Describing the practical impact to a town when its audit report is six to seven months later than it ordinarily would be, Willis said if things are going fairly well with the town’s financial operations and there are no problems, there is not much of an impact.
“If there are problems, it’s a case of those problems aren’t being caught until a significant time later, which could magnify the problem,” he said. “We didn’t have problems.”
He said the Town of Windsor had what he considers some typical transaction issues.
“The sooner you can catch them within the fiscal year that they occurred, you’ve kind of got that paper and files already there,” he said, also noting that going through the auditing process sooner makes it easier for staff to recall situations auditors ask about. “We were in the added situation where we had a new treasurer, so every question that came in for Cheryl was her saying, ‘OK, I’m going to dig in, research that and figure that out,’ and she’s done an excellent job of that.”

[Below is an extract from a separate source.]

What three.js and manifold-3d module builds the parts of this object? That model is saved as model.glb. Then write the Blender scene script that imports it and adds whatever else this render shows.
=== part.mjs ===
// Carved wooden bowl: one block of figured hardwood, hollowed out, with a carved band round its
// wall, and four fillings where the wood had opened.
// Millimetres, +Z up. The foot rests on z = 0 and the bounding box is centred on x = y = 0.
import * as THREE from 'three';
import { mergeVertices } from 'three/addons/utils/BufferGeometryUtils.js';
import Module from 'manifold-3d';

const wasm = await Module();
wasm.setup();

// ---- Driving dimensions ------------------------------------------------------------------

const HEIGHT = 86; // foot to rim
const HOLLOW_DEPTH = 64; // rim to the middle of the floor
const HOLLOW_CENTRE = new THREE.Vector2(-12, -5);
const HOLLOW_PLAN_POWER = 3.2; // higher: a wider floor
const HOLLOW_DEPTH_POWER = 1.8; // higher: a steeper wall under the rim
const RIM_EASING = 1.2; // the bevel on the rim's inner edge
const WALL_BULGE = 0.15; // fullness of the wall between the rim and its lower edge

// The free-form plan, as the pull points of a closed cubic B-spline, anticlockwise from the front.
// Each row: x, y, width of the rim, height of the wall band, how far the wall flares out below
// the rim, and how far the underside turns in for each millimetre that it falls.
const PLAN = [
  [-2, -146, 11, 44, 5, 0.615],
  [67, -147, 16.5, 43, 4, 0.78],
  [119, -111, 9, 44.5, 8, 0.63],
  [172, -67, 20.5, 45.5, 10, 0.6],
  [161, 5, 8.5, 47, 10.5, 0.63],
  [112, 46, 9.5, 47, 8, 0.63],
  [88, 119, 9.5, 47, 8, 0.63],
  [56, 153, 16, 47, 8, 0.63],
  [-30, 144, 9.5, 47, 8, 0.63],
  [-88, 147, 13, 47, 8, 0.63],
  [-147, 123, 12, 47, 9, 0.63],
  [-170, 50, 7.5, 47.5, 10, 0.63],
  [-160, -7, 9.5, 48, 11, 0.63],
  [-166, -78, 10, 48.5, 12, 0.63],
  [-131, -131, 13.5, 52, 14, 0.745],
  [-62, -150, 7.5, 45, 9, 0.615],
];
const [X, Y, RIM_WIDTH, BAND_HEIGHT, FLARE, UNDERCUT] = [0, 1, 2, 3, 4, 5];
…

Efforts are already underway to avoid delays with Windsor’s FY 2020-21 budget audit, as Hawkins indicated he would be working with McClanahan on some things starting June 11.
Willis said the town is usually in contact with the auditors through the November/December timeframe and then is back in contact with them after the end of the fiscal year, which comes June 30.
“Since (Hawkins has) been here working with us closely, as during this extended time for last year’s audit, it’s just a good opportunity to kind of get ahead of some things,” Willis said.
With McClanahan becoming established in the town treasurer position, William Saunders is in a similar situation as town manager, having just successfully completed his first Windsor budget process after beginning his town management duties Aug. 17, 2020. He succeeded Michael Stallings.
Windsor has also experienced turnover at the zoning administrator position, but Willis stated that the previous zoning administrator had left before Stallings did, and the zoning position’s status has been a product of town prioritization.
“We had the zoning administrator leave, then Michael left, and then the treasurer left, and our prioritization of getting people back in place was the town manager and then the treasurer, and William’s been working to fill the zoning administrator position,” Willis said.
But Willis affirmed the town staffing turnover was an issue that was restricted to 2020 and is no longer current.
“At least my observations on things — people work in Windsor because they like working there for a number of reasons,” Willis said, “and my observation is we’ve had low turnover during the years that I’ve been watching.”
He estimated the previous non-interim treasurer had been with the town for four or five years, and he said that Stallings, who now manages the Town of Smithfield, had been with Windsor for 10 years.